Table 1 illustrates how decreasing yields of quality hay impact the costs of producing hay for the milking herd.

Know the quality of hay you are buying

To determine the quality of hay or baleage you are buying, you must have the forage sampled and the quality analyzed by a forage testing laboratory.

To accurately determine the quality of hay for sale, a representative sample must be taken using a hay probe. Grab samples will not provide uniform samples for analysis.

For square bales of hay, 15 to 20 separate bales from each lot of hay should be cored using a hay probe. (A lot of hay is defined as hay from the same field that has been cut, handled, baled and stored under similar conditions.)

In a bucket, mix the samples thoroughly, and send a quart of material to a certified forage testing laboratory for testing and analysis.
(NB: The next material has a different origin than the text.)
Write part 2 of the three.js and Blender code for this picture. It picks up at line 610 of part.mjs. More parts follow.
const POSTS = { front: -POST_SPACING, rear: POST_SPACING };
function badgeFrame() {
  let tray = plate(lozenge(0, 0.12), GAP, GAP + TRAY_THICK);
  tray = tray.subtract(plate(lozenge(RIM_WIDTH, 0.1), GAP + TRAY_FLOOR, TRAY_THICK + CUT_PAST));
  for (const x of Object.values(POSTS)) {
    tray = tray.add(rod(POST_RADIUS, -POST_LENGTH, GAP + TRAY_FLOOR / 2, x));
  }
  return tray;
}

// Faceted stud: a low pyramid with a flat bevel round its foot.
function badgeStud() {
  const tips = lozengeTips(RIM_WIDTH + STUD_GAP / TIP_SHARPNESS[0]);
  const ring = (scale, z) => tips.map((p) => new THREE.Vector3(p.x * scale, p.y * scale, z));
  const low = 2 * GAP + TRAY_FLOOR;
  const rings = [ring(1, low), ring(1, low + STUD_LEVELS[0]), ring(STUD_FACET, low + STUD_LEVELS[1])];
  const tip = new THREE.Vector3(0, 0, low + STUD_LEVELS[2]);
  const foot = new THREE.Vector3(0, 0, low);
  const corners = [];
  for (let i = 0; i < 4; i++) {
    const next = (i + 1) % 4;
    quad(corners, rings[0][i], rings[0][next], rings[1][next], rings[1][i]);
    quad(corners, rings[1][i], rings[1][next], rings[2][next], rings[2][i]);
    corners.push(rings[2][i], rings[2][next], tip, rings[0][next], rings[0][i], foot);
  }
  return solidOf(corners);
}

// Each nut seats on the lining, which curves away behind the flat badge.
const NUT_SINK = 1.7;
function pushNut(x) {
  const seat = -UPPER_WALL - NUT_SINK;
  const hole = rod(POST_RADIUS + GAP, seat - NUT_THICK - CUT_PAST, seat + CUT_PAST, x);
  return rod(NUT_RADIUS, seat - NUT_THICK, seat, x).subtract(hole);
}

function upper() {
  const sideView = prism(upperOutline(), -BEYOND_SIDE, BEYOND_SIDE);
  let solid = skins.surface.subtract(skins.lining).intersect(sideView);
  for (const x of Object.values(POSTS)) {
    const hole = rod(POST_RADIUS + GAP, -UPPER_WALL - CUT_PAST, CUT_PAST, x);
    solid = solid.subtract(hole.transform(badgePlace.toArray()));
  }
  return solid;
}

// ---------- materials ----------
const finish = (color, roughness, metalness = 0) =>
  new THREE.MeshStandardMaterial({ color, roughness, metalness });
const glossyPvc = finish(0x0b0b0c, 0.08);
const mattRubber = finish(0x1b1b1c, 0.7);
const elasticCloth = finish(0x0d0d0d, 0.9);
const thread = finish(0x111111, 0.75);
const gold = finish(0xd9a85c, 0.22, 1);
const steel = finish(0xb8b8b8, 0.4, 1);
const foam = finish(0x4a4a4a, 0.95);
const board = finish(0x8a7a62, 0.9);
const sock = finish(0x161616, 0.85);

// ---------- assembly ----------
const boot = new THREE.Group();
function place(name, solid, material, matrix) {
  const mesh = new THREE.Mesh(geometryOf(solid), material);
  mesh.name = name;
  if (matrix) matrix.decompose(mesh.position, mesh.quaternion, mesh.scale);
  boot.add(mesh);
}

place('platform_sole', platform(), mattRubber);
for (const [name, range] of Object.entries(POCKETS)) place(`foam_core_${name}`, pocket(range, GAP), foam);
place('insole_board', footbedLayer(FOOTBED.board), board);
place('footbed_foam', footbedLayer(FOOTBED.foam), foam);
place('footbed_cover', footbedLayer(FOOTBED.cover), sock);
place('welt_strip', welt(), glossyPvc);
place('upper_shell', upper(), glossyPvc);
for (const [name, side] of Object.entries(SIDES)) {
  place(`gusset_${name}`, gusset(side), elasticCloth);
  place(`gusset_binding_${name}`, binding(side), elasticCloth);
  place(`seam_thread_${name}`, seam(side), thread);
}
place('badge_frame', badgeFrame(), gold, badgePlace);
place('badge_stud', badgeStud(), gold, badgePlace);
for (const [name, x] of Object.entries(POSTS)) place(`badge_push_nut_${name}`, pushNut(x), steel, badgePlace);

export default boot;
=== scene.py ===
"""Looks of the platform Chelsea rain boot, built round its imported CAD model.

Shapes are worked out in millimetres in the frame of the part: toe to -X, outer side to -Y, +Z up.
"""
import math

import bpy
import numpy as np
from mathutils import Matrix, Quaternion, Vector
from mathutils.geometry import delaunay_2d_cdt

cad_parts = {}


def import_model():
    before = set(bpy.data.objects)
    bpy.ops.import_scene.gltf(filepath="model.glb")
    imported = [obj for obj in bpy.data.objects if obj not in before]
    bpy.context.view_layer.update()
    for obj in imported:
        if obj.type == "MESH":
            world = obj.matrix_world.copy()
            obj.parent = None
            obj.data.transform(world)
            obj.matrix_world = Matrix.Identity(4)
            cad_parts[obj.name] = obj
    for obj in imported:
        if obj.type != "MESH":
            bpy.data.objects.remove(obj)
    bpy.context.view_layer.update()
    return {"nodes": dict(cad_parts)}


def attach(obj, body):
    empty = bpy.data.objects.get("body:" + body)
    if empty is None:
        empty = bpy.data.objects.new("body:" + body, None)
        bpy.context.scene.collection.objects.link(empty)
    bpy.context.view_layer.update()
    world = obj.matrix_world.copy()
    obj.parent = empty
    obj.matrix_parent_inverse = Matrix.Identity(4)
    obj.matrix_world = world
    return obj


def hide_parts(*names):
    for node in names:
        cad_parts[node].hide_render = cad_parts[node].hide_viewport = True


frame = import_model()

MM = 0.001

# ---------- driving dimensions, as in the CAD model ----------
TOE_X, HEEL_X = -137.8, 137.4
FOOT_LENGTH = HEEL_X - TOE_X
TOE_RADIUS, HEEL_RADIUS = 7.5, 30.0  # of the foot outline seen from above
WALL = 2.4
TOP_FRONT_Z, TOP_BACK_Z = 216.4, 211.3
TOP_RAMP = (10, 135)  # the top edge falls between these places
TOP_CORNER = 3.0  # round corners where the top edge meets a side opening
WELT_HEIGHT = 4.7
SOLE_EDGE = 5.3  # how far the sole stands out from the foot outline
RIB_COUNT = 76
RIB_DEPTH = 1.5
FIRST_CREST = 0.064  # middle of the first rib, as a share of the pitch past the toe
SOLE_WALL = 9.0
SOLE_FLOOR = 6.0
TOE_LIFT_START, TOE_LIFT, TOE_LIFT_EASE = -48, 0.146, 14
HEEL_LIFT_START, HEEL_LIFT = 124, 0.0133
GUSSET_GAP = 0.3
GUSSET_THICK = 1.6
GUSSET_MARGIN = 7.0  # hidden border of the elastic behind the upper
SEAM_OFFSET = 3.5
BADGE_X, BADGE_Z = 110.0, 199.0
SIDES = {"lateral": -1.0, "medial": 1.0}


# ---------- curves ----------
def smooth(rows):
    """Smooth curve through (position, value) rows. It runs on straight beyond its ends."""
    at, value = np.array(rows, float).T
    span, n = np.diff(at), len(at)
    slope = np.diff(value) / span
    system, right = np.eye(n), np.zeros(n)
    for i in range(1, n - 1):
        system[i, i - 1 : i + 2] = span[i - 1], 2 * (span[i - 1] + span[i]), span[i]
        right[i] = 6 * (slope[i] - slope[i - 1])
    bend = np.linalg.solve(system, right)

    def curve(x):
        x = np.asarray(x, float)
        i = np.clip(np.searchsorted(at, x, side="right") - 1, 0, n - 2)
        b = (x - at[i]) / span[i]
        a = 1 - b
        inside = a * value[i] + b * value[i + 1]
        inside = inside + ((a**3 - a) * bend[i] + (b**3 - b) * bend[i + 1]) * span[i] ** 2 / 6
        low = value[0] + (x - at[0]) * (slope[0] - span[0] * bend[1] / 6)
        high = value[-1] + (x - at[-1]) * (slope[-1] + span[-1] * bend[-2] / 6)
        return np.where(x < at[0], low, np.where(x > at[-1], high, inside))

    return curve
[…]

The National Forage Testing Association (NFTA) certifies the accuracy of forage testing laboratories. Forage testing laboratories currently certified for either wet chemistry or NIR analysis can be found on the NFTA website ( ).


Reading a forage analysis

Energy is the hardest nutrient to provide to cattle; therefore, the most important numbers on a forage analysis are acid detergent fiber (ADF) and/or neutral detergent fiber (NDF) content. These numbers ultimately relate to the amount of energy available to support milk production, growth and reproduction.

The ADF content reflects the digestibility and amount of energy cattle can obtain from the forage. The NDF content reflects the potential intake of a forage.

As the fiber content increases (both ADF and NDF), the digestibility, energy content and potential forage intake decreases. These changes ultimately affect performance and profitability.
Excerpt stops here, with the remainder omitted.